→ **RECORDED DATA**
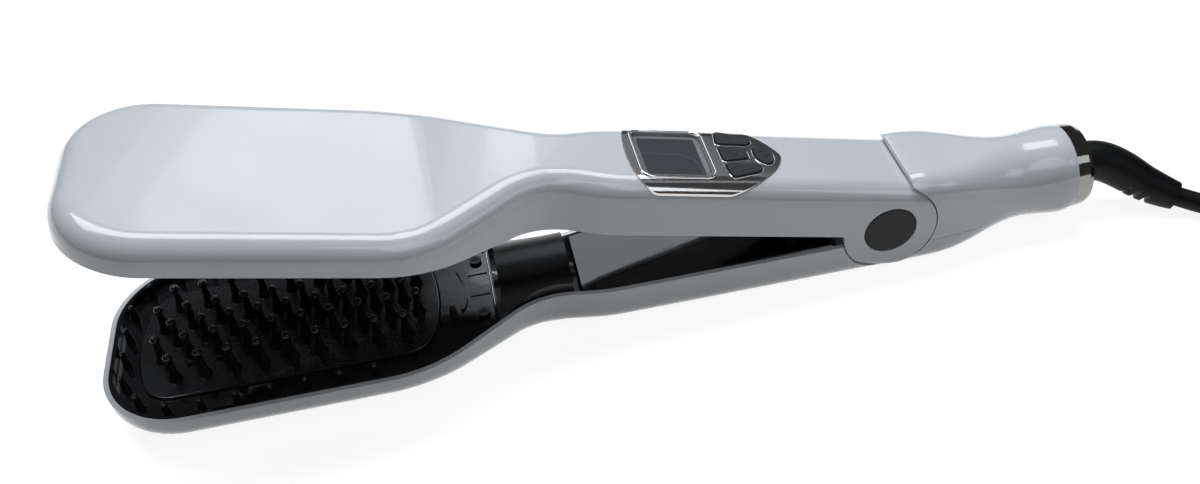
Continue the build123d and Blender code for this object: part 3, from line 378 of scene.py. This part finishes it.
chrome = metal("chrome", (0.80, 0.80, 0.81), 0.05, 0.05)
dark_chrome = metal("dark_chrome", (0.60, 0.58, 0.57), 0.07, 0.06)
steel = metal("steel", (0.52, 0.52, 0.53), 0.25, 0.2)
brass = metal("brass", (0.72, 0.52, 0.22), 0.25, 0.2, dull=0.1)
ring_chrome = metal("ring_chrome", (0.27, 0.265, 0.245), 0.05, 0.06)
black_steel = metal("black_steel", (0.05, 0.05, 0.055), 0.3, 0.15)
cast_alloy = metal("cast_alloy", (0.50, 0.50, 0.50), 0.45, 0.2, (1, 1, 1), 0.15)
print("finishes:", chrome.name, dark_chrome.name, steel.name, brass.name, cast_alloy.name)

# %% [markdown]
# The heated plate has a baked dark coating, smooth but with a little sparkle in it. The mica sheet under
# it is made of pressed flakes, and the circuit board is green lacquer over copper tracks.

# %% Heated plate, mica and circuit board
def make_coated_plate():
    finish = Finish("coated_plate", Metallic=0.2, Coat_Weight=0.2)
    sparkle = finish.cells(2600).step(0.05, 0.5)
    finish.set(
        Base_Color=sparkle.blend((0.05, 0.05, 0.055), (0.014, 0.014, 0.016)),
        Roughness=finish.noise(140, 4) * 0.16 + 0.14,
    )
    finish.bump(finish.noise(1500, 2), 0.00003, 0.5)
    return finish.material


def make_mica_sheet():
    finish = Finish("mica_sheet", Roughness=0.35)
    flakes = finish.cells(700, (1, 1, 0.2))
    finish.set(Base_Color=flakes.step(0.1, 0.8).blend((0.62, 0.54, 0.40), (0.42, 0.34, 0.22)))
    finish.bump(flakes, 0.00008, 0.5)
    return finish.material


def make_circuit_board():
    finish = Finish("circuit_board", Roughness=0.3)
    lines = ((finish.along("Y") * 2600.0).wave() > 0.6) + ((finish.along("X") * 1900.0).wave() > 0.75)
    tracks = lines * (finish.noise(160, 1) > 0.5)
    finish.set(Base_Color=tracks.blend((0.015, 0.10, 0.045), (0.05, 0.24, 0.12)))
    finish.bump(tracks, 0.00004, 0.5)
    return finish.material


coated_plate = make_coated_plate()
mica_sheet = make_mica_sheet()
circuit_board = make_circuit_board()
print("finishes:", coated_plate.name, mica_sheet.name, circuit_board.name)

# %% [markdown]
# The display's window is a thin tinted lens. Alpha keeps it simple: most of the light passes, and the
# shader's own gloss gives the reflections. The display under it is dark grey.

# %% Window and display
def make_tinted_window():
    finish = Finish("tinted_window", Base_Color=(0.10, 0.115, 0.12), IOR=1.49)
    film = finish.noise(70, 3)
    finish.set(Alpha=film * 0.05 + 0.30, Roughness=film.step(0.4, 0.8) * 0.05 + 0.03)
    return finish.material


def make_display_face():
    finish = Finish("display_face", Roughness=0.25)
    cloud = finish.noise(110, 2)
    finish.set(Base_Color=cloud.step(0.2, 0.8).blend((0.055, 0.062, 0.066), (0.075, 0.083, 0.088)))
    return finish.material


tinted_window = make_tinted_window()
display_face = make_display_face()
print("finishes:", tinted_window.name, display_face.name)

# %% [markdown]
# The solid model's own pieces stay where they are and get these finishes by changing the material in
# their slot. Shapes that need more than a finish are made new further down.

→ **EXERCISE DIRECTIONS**
Can you reproduce all the material exactly?

→ **RESULT**
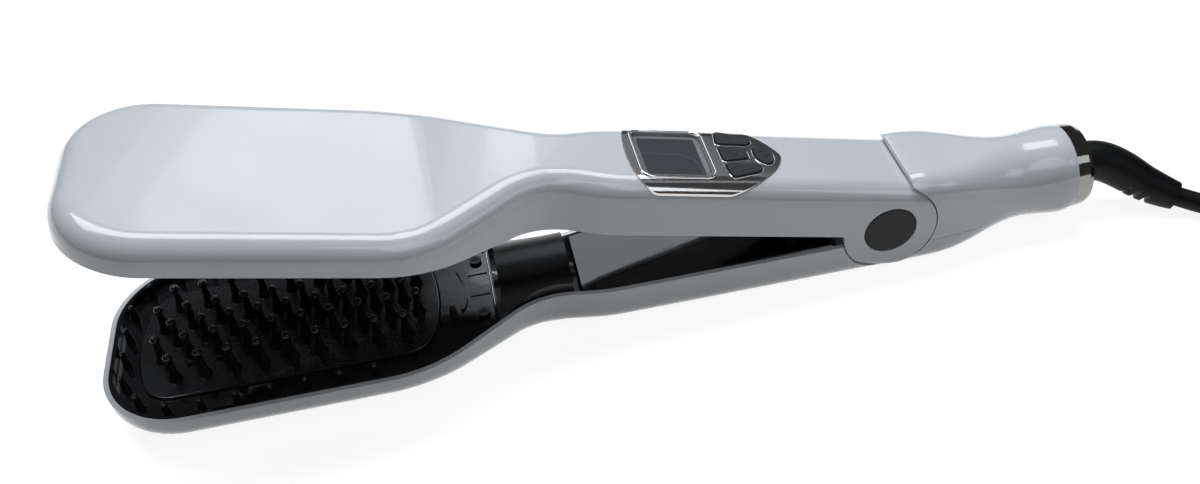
Continue the build123d and Blender code for this object: part 3, from line 378 of scene.py. This part finishes it.
chrome = metal("chrome", (0.80, 0.80, 0.81), 0.05, 0.05)
dark_chrome = metal("dark_chrome", (0.60, 0.58, 0.57), 0.07, 0.06)
steel = metal("steel", (0.52, 0.52, 0.53), 0.25, 0.2)
brass = metal("brass", (0.72, 0.52, 0.22), 0.25, 0.2, dull=0.1)
ring_chrome = metal("ring_chrome", (0.27, 0.265, 0.245), 0.05, 0.06)
black_steel = metal("black_steel", (0.05, 0.05, 0.055), 0.3, 0.15)
cast_alloy = metal("cast_alloy", (0.50, 0.50, 0.50), 0.45, 0.2, (1, 1, 1), 0.15)
print("finishes:", chrome.name, dark_chrome.name, steel.name, brass.name, cast_alloy.name)

# %% [markdown]
# The heated plate has a baked dark coating, smooth but with a little sparkle in it. The mica sheet under
# it is made of pressed flakes, and the circuit board is green lacquer over copper tracks.

# %% Heated plate, mica and circuit board
def make_coated_plate():
    finish = Finish("coated_plate", Metallic=0.2, Coat_Weight=0.2)
    sparkle = finish.cells(2600).step(0.05, 0.5)
    finish.set(
        Base_Color=sparkle.blend((0.05, 0.05, 0.055), (0.014, 0.014, 0.016)),
        Roughness=finish.noise(140, 4) * 0.16 + 0.14,
    )
    finish.bump(finish.noise(1500, 2), 0.00003, 0.5)
    return finish.material


def make_mica_sheet():
    finish = Finish("mica_sheet", Roughness=0.35)
    flakes = finish.cells(700, (1, 1, 0.2))
    finish.set(Base_Color=flakes.step(0.1, 0.8).blend((0.62, 0.54, 0.40), (0.42, 0.34, 0.22)))
    finish.bump(flakes, 0.00008, 0.5)
    return finish.material


def make_circuit_board():
    finish = Finish("circuit_board", Roughness=0.3)
    lines = ((finish.along("Y") * 2600.0).wave() > 0.6) + ((finish.along("X") * 1900.0).wave() > 0.75)
    tracks = lines * (finish.noise(160, 1) > 0.5)
    finish.set(Base_Color=tracks.blend((0.015, 0.10, 0.045), (0.05, 0.24, 0.12)))
    finish.bump(tracks, 0.00004, 0.5)
    return finish.material


coated_plate = make_coated_plate()
mica_sheet = make_mica_sheet()
circuit_board = make_circuit_board()
print("finishes:", coated_plate.name, mica_sheet.name, circuit_board.name)

# %% [markdown]
# The display's window is a thin tinted lens. Alpha keeps it simple: most of the light passes, and the
# shader's own gloss gives the reflections. The display under it is dark grey.

# %% Window and display
def make_tinted_window():
    finish = Finish("tinted_window", Base_Color=(0.10, 0.115, 0.12), IOR=1.49)
    film = finish.noise(70, 3)
    finish.set(Alpha=film * 0.05 + 0.30, Roughness=film.step(0.4, 0.8) * 0.05 + 0.03)
    return finish.material


def make_display_face():
    finish = Finish("display_face", Roughness=0.25)
    cloud = finish.noise(110, 2)
    finish.set(Base_Color=cloud.step(0.2, 0.8).blend((0.055, 0.062, 0.066), (0.075, 0.083, 0.088)))
    return finish.material


tinted_window = make_tinted_window()
display_face = make_display_face()
print("finishes:", tinted_window.name, display_face.name)

# %% [markdown]
# The solid model's own pieces stay where they are and get these finishes by changing the material in
# their slot. Shapes that need more than a finish are made new further down.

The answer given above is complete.